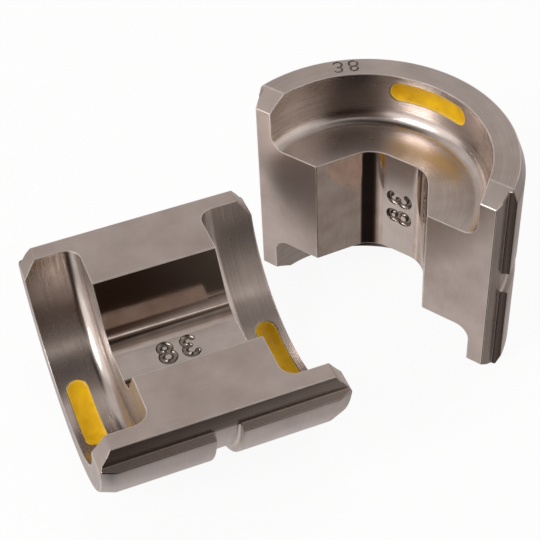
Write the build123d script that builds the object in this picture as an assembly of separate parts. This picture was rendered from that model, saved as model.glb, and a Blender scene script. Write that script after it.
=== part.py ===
from build123d import *
import math
import os

# Sizes in millimetres. A half is drawn with its crimp axis along X and its parting face at Z 0,
# the metal below it.
across_flats = 15.75
die_length = 34.1
dish_depth = 8.0
outer_radius = 21.3
rim_wall = 4.45
axis_rise = 1.1
dish_fillet = 2.15
cavity_fillet = 2.4
rim_break = 0.2

end_chamfer_length = 2.1
end_chamfer_height = 0.75
facet_length = 1.95
facet_drop = 3.0

edge_inset = 1.89
bevel_width = 0.35
bevel_drop = 1.07
step_lean = 0.05
step_drop = 2.45
ledge_drop = 2.9

groove_width = 3.55
groove_depth = 1.25

mark_width = 3.1
mark_angle = 42.6
mark_depth = 0.9
mark_sunk = 0.15
mark_from_end = 2.75

standing_x = 30.75
standing_y = 5.12
standing_turn = 32.9

half_length = die_length / 2
web_half = half_length - dish_depth
bore_radius = outer_radius - rim_wall
cavity_depth = across_flats / 2
cavity_half_top = across_flats / math.sqrt(3)
cavity_half_floor = cavity_half_top / 2
groove_radius = outer_radius - groove_depth
past = 3.0


def half_width(radius, drop):
    # half the width of a turned circle, at a depth below the parting face
    return math.sqrt(radius ** 2 - (axis_rise + drop) ** 2)


parting_half = half_width(outer_radius, 0) - edge_inset


def blank():
    # the whole turned piece: a rim round a web, dished at both ends, with a groove at mid length
    quarter = [
        (0, 0),
        (0, groove_radius),
        (groove_width / 2, groove_radius),
        (groove_width / 2, outer_radius),
        (half_length - end_chamfer_length, outer_radius),
        (half_length, outer_radius - end_chamfer_height),
        (half_length, bore_radius + rim_break),
        (half_length - rim_break, bore_radius),
        (web_half, bore_radius),
        (web_half, 0),
    ]
    section = make_face(Polyline(*quarter, close=True))
    dish_corner = section.vertices().sort_by_distance((web_half, bore_radius))[0]
    section = fillet(dish_corner, dish_fillet)
    side = revolve(Plane.XZ * section, axis=Axis.X)
    return Pos(0, 0, axis_rise) * (side + mirror(side, about=Plane.YZ))


def cavity():
    # half a hexagon, cut through the web from the parting face
    side = [
        (-cavity_half_top, past),
        (-cavity_half_top, 0),
        (-cavity_half_floor, -cavity_depth),
        (cavity_half_floor, -cavity_depth),
        (cavity_half_top, 0),
        (cavity_half_top, past),
    ]
    section = make_face(Polyline(*side, close=True))
    section = fillet(section.vertices().group_by(Axis.Y)[0], cavity_fillet)
    return extrude(Plane.YZ * section, amount=half_length, both=True)


def long_step():
    # what is milled off one long edge: a bevel, an upright wall and a ledge that falls to the round
    wall = parting_half + bevel_width
    corner = wall + step_lean
    ledge_end = half_width(outer_radius, ledge_drop)
    slope = (ledge_drop - step_drop) / (ledge_end - corner)
    side = [
        (parting_half, past),
        (parting_half, 0),
        (wall, -bevel_drop),
        (corner, -step_drop),
        (ledge_end + past, -ledge_drop - slope * past),
        (ledge_end + past, past),
    ]
    section = make_face(Polyline(*side, close=True))
    return extrude(Plane.YZ * section, amount=half_length + past, both=True)


def corner_facet():
    # what is taken off both corners at one end
    side = [
        (half_length - facet_length, past),
        (half_length - facet_length, 0),
        (half_length, -facet_drop),
        (half_length + past, -facet_drop),
        (half_length + past, past),
    ]
    section = make_face(Polyline(*side, close=True))
    return extrude(Plane.XZ * section, amount=outer_radius + past, both=True)


def mark_band(near, far):
    # a round-ended band at the bottom of the bore at one end, between two radii
    end_radius = mark_width / 2
    middle = half_length - mark_from_end
    swing = mark_angle / 2 - math.degrees(math.asin(end_radius / bore_radius))
    section = Plane.XZ * Pos(middle, (near + far) / 2) * Rectangle(mark_width, far - near)
    ring = revolve(section, axis=Axis.X)
    band = Rot(180 - swing, 0, 0) * revolve(section, axis=Axis.X, revolution_arc=2 * swing)
    for turn in (-swing, swing):
        end = Rot(turn, 0, 0) * Pos(middle, 0, -far) * Cylinder(end_radius, far)
        band = band + (ring & end)
    return Pos(0, 0, axis_rise) * band


def die_half():
    half = blank() & Pos(0, 0, -outer_radius) * Box(2 * die_length, 4 * outer_radius, 2 * outer_radius)
    half = half - cavity()
    half = half - long_step() - mirror(long_step(), about=Plane.XZ)
    slot = mark_band(bore_radius - rim_break, bore_radius + mark_depth)
    for cutter in (corner_facet(), slot):
        half = half - cutter - mirror(cutter, about=Plane.YZ)
    return half


def mark_fill():
    # the hard enamel in a slot, a little below the bore
    return mark_band(bore_radius + mark_sunk, bore_radius + mark_depth)


def lying(shape):
    # parting face up and level, resting on the round back
    return Pos(0, 0, outer_radius - axis_rise) * shape


def standing(shape):
    # turned on end, so that the crimp axis is upright, and set down beside the lying half
    return Pos(standing_x, standing_y, half_length) * Rot(0, 0, standing_turn) * Rot(0, -90, 0) * shape


def other_end(shape):
    return mirror(shape, about=Plane.YZ)


half = die_half()
fill = mark_fill()
nodes = {
    "lying_half": lying(half),
    "lying_far_mark": lying(fill),
    "lying_near_mark": lying(other_end(fill)),
    "standing_half": standing(half),
    "standing_top_mark": standing(fill),
    "standing_foot_mark": standing(other_end(fill)),
}

# The origin goes to the middle of the pair's footprint, on the floor.
footprint = Compound([part.solid() for part in nodes.values()]).bounding_box()
to_origin = Pos(-footprint.center().X, -footprint.center().Y, -footprint.min.Z)

os.makedirs("parts", exist_ok=True)
for name, part in nodes.items():
    export_step((to_origin * part).solid(), "parts/" + name + ".step")
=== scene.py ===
import bpy
import math
from mathutils import Euler, Matrix, Vector


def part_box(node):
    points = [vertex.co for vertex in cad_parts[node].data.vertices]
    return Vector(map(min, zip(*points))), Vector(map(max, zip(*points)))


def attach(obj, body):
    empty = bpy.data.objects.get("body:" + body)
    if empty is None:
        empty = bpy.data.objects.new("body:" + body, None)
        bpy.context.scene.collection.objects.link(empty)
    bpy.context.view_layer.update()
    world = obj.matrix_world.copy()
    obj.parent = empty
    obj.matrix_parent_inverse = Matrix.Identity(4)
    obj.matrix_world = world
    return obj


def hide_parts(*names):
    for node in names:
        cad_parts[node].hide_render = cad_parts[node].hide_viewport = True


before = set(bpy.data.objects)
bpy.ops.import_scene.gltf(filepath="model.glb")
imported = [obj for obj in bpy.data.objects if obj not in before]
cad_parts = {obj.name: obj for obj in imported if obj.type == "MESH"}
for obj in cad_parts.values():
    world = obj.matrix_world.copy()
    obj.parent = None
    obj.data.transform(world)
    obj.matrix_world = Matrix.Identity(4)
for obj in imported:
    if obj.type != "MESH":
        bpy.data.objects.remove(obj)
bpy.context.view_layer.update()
print("die set: frame loaded")

mm = 0.001

# camera
camera = {
    "place": (-49.43, -133.425, 161.096), "turn": (44.944, 2.055, -21.435),
    "lens": 96.855, "sensor": 36, "near": 0.01,
}

camData = bpy.data.cameras.new("photoCamera")
camData.lens = camera["lens"]
camData.sensor_width = camera["sensor"]
camData.clip_start = camera["near"]
cam = bpy.data.objects.new("photoCamera", camData)
bpy.context.scene.collection.objects.link(cam)
cam.location = [c * mm for c in camera["place"]]
cam.rotation_euler = Euler([math.radians(a) for a in camera["turn"]], "XYZ")
bpy.context.scene.camera = cam


# small helpers
def deselectAll():
    for obj in bpy.context.selected_objects:
        obj.select_set(False)


def pickOnly(obj):
    if bpy.context.object and bpy.context.object.mode != "OBJECT":
        bpy.ops.object.mode_set(mode="OBJECT")
    bpy.ops.object.select_all(action="DESELECT")
    obj.select_set(True)
    bpy.context.view_layer.objects.active = obj


def pickParts(obj, what, test):
    # selects vertices, edges or faces by their place, and goes into edit mode
    pickOnly(obj)
    bpy.ops.object.mode_set(mode="EDIT")
    bpy.ops.mesh.select_mode(type={"verts": "VERT", "edges": "EDGE", "faces": "FACE"}[what])
    bpy.ops.mesh.select_all(action="DESELECT")
    bpy.ops.object.mode_set(mode="OBJECT")
    mesh = obj.data
    if what == "verts":
        for v in mesh.vertices:
            v.select = test(v.co)
    elif what == "edges":
        for e in mesh.edges:
            e.select = test(*(mesh.vertices[i].co for i in e.vertices))
    else:
        for f in mesh.polygons:
            f.select = test(f.center, f.normal)
    bpy.ops.object.mode_set(mode="EDIT")


def pickAll(obj):
    # goes into edit mode with the whole mesh selected
    pickOnly(obj)
    bpy.ops.object.mode_set(mode="EDIT")
    bpy.ops.mesh.select_all(action="SELECT")


def backToObject():
    bpy.ops.object.mode_set(mode="OBJECT")


def pullOut(x, y, z):
    bpy.ops.mesh.extrude_region_move(TRANSFORM_OT_translate={"value": (x, y, z)})


def faceOutward():
    bpy.ops.mesh.select_all(action="SELECT")
    bpy.ops.mesh.normals_make_consistent(inside=False)


def sliceAt(obj, place, along):
    # a ring of new edges where a plane meets the mesh
    pickAll(obj)
    bpy.ops.mesh.bisect(plane_co=place, plane_no=along)
    backToObject()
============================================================
What you return should be the lines from the start of the data through the line with "facet_drop = 3.0", quoted exactly and nothing more.

* _Task response_:
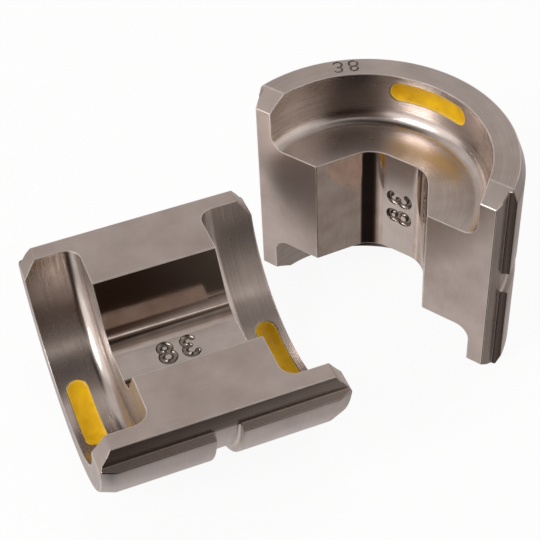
Write the build123d script that builds the object in this picture as an assembly of separate parts. This picture was rendered from that model, saved as model.glb, and a Blender scene script. Write that script after it.
=== part.py ===
from build123d import *
import math
import os

# Sizes in millimetres. A half is drawn with its crimp axis along X and its parting face at Z 0,
# the metal below it.
across_flats = 15.75
die_length = 34.1
dish_depth = 8.0
outer_radius = 21.3
rim_wall = 4.45
axis_rise = 1.1
dish_fillet = 2.15
cavity_fillet = 2.4
rim_break = 0.2

end_chamfer_length = 2.1
end_chamfer_height = 0.75
facet_length = 1.95
facet_drop = 3.0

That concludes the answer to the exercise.